Beginning in the mid-1990s several academics and consultants started to recognize more and more situations in which brand positioning was not working as it was meant to.  Instead of adding more complexity to the brand positioning method, they decided to opt out.  They began to question the theory itself.

Today there are 3 additional methods for defining, creating and managing brands, along with brand positioning  The first  method is Emotional Branding, popularized by the wonderfully brilliant Marc Gobe.  The second is Iconic Branding, which was formalized by Professor Douglas Holt formerly of Harvard and current at Oxford.  And the third is Narrative Branding (which is, by the way, also our trademark term) that was developed by me and Michael Thibodeau.

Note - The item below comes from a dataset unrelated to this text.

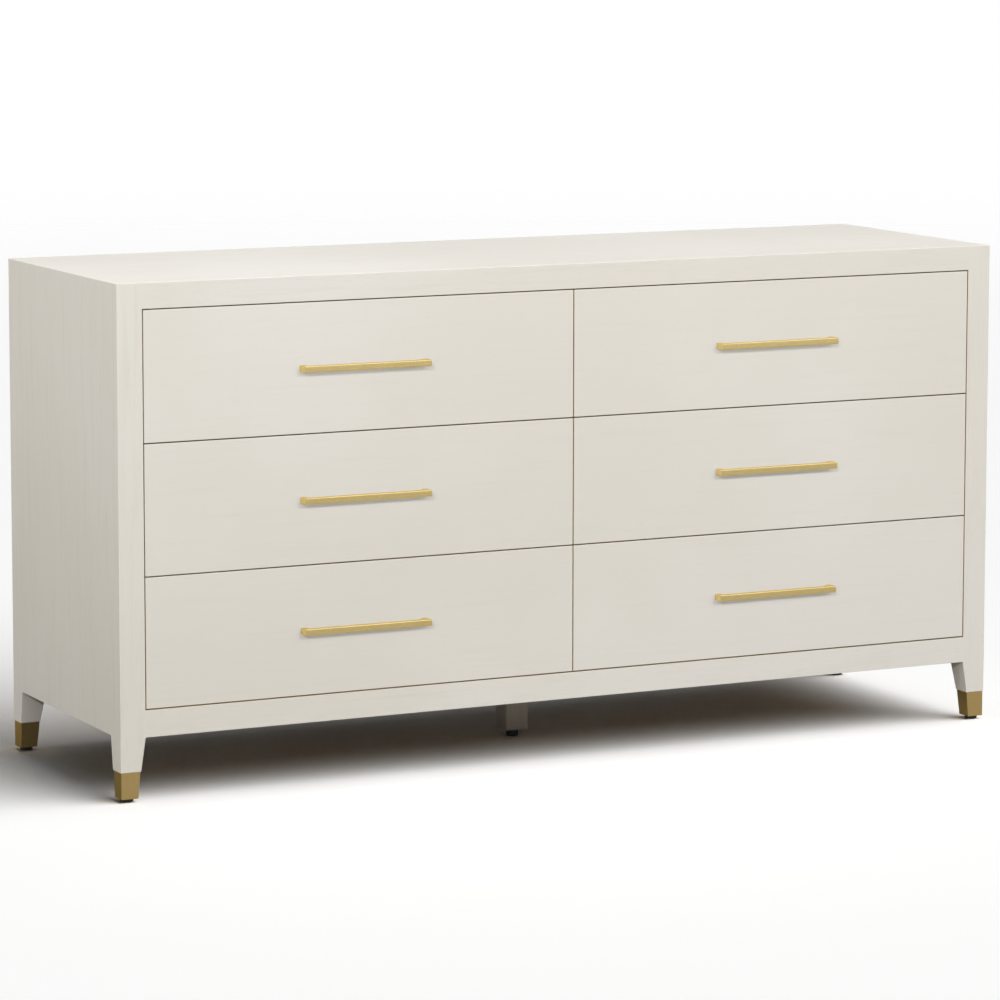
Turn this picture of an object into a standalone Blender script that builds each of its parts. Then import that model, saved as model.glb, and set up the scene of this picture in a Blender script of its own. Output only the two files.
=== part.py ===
"""Six-drawer dresser: painted case on metal-capped legs, with drawers on side-mounted metal slides.

The front faces -Y, +X runs to the right and +Z is up.  The origin is on the floor, under the
middle of the whole object, handles included.  All sizes are in metres.
"""

import math

import bmesh
import bpy
from mathutils import Matrix, Vector

# Whole object
WIDTH = 1.6764
DEPTH = 0.513
HEIGHT = 0.8636
JOINT_GAP = 0.0003

# Painted case
TOP_THICKNESS = 0.043
STILE_WIDTH = 0.0445
RAIL_HEIGHT = 0.0455
RAIL_THICKNESS = 0.022
OPENING_HEIGHT = 0.6669
BASE_THICKNESS = 0.018
BASE_RECESS = 0.005
DIVIDER_THICKNESS = 0.018
BACK_THICKNESS = 0.006
BACK_RECESS = 0.010
CASE_EASING = 0.0012

# Legs, their metal caps and the glides under them
LEG_TOP = 0.0445
LEG_FOOT = 0.0360
FERRULE_TOP_WIDTH = 0.0340
FERRULE_BOTTOM_WIDTH = 0.0302
FERRULE_HEIGHT = 0.0450
FERRULE_RISE = 0.0064
FERRULE_INSET = 0.0011
FERRULE_WALL = 0.0012
FERRULE_EASING = 0.0006
GLIDE_RADIUS = 0.0110
GLIDE_EDGE = 0.0015
STEM_RADIUS = 0.0040
STEM_LENGTH = 0.0240
STEM_CLEARANCE = 0.0004
CENTRE_LEG_WIDTH = 0.0430
CENTRE_LEG_SETBACK = 0.2160
CENTRE_LEG_RISE = 0.0135
ROUND_STEPS = 24
SHARP_ANGLE = 0.9

# Drawers
ROWS = ("bottom", "middle", "top")
SIDES = {"left": -1, "right": 1}
REVEAL = 0.0020
FRONT_THICKNESS = 0.0190
FRONT_EASING = 0.0010
BOX_LENGTH = 0.4500
BOX_HEIGHT = 0.1500
BOX_RISE = 0.0160
BOX_WALL = 0.0120
BOX_FLOOR = 0.0060
BOX_FLOOR_RISE = 0.0100
BOX_EASING = 0.0010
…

(In this list of the 4 methods of branding I am deliberately excluding some highly specialized methods created by individual companies for their own purposes.  The most famous of these is Brand Journalism, created by Larry Light when he was the CMO of McDonald’s.  Because this is proprietary to McDonald’s, it is not available to other companies.   It is like a hothouse plant, known to survive in the special environment but not tested out in the greater world.)

The questions about brand positioning have only grown over time.  Today the method and theory of brand positioning are being challenged by marketers at major corporations around the world.  In our recent study we found that  nearly 2/3rds of senior marketers are looking for breakthrough methods that are more effective than brand positioning (source: JupiterResearch/Verse Group study 11/08).